• _Stated problem_:
Repeat the whole listing exactly.

• _Information provided_:
════════════════
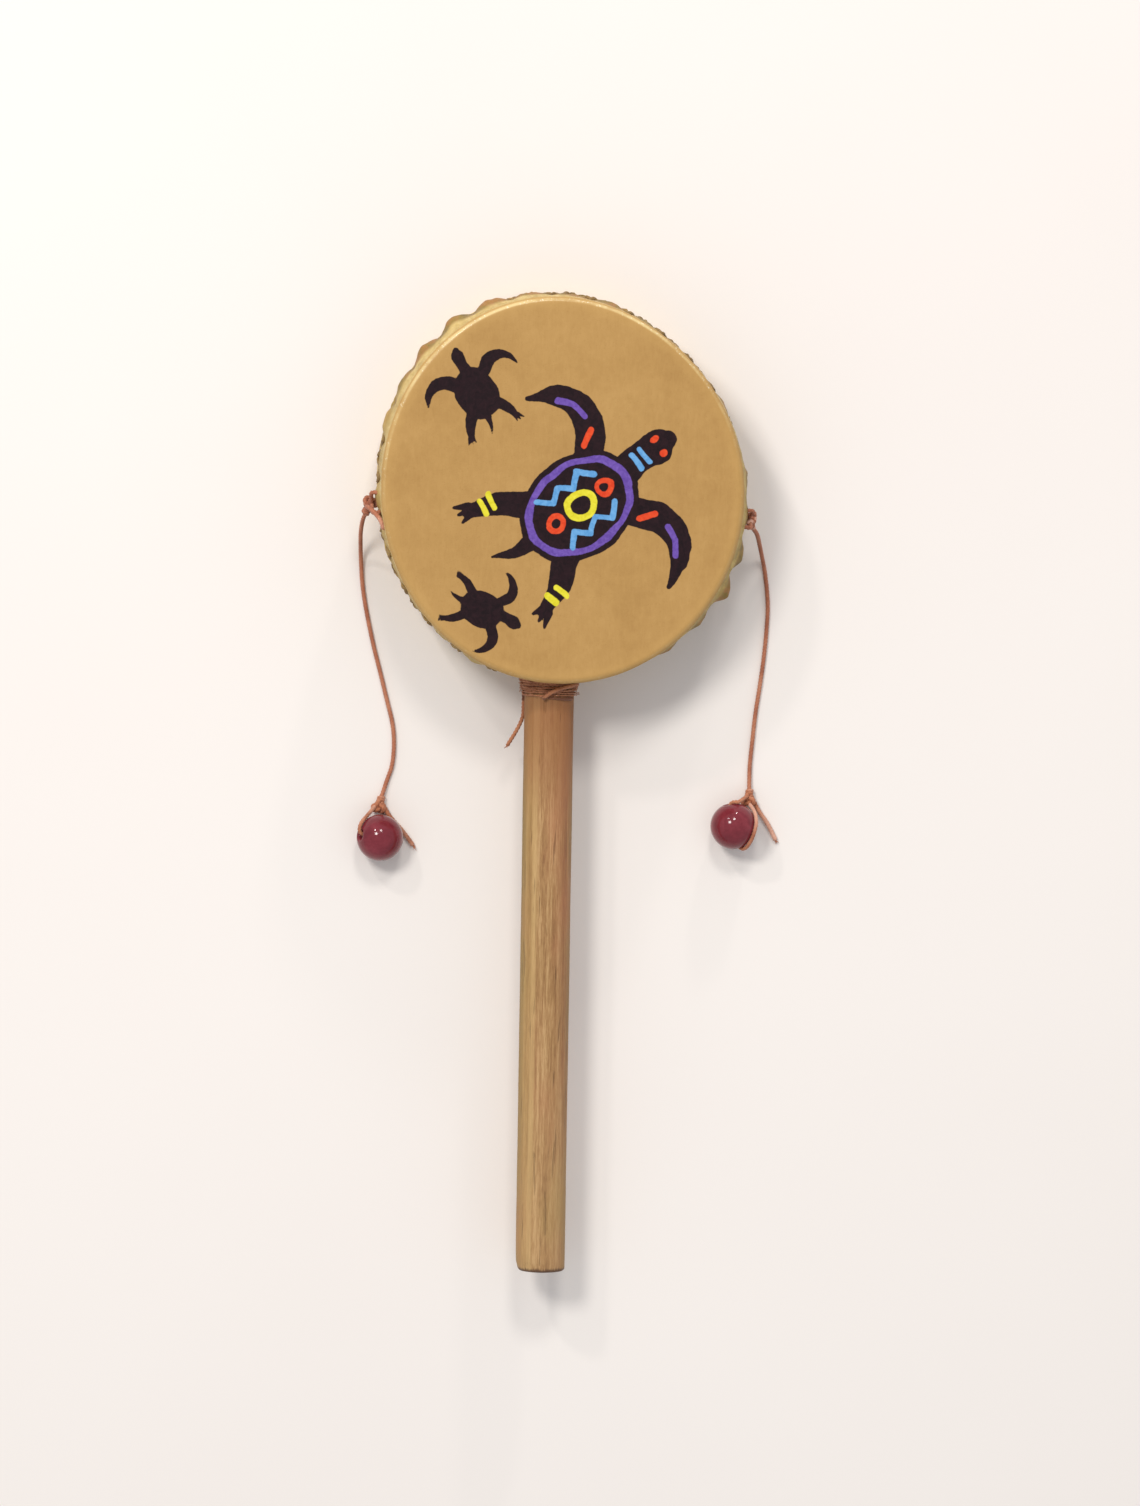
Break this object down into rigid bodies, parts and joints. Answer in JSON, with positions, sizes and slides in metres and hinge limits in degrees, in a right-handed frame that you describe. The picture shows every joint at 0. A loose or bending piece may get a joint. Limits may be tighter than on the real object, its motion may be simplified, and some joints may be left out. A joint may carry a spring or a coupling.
{
  "type": "pellet drum",
  "caption": "Small hand-held rattle drum: two rawhide heads laced over a bent wood hoop, a dowel handle, and a round bead on a thread at each side.",
  "frame": {"origin": "centre of the back head's flat outer face, which lies on the surface below", "axes": "+Z out of the painted front head, +Y from the handle towards the top of the drum, +X to the right as the painted head is seen"},
  "size_m": [0.1104, 0.2529, 0.03],
  "materials": {
    "rawhide_painted": "dry stretched rawhide, satin, painted",
    "rawhide_plain": "dry stretched rawhide, satin",
    "thong": "twisted rawhide thong, satin",
    "hoop_wood": "bare bent wood",
    "handle_wood": "lightly oiled dowel",
    "binding_thread": "waxed thread",
    "cord_thread": "waxed twisted thread",
    "bead_gloss": "gloss lacquer"
  },
  "bodies": {
    "root": {"hoop": "hoop_wood", "front_head": "rawhide_painted", "back_head": "rawhide_plain", "rim_lacing": "thong", "handle": "handle_wood", "neck_binding": "binding_thread", "side_knot_left": "cord_thread", "side_knot_right": "cord_thread", "cord_left": "cord_thread", "cord_right": "cord_thread", "bead_knot_left": "cord_thread", "bead_knot_right": "cord_thread", "bead_left": "bead_gloss", "bead_right": "bead_gloss"}
  },
  "joints": []
}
════════════════
• _Reply to the task_:
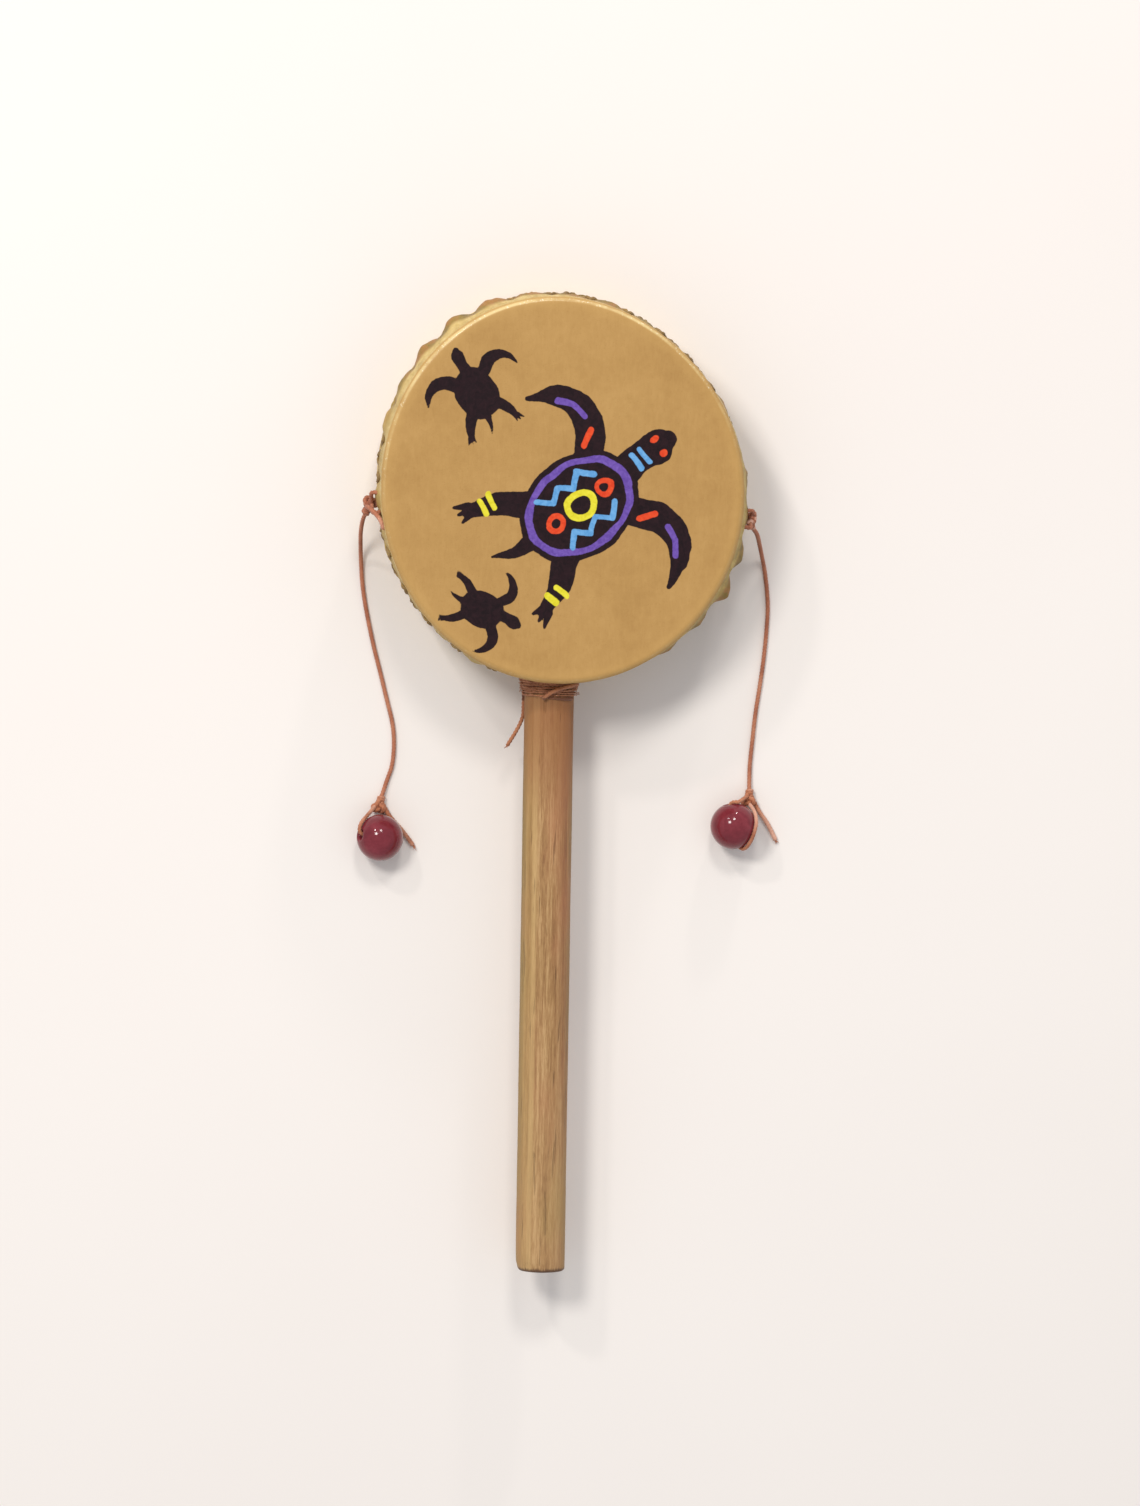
Break this object down into rigid bodies, parts and joints. Answer in JSON, with positions, sizes and slides in metres and hinge limits in degrees, in a right-handed frame that you describe. The picture shows every joint at 0. A loose or bending piece may get a joint. Limits may be tighter than on the real object, its motion may be simplified, and some joints may be left out. A joint may carry a spring or a coupling.
{
  "type": "pellet drum",
  "caption": "Small hand-held rattle drum: two rawhide heads laced over a bent wood hoop, a dowel handle, and a round bead on a thread at each side.",
  "frame": {"origin": "centre of the back head's flat outer face, which lies on the surface below", "axes": "+Z out of the painted front head, +Y from the handle towards the top of the drum, +X to the right as the painted head is seen"},
  "size_m": [0.1104, 0.2529, 0.03],
  "materials": {
    "rawhide_painted": "dry stretched rawhide, satin, painted",
    "rawhide_plain": "dry stretched rawhide, satin",
    "thong": "twisted rawhide thong, satin",
    "hoop_wood": "bare bent wood",
    "handle_wood": "lightly oiled dowel",
    "binding_thread": "waxed thread",
    "cord_thread": "waxed twisted thread",
    "bead_gloss": "gloss lacquer"
  },
  "bodies": {
    "root": {"hoop": "hoop_wood", "front_head": "rawhide_painted", "back_head": "rawhide_plain", "rim_lacing": "thong", "handle": "handle_wood", "neck_binding": "binding_thread", "side_knot_left": "cord_thread", "side_knot_right": "cord_thread", "cord_left": "cord_thread", "cord_right": "cord_thread", "bead_knot_left": "cord_thread", "bead_knot_right": "cord_thread", "bead_left": "bead_gloss", "bead_right": "bead_gloss"}
  },
  "joints": []
}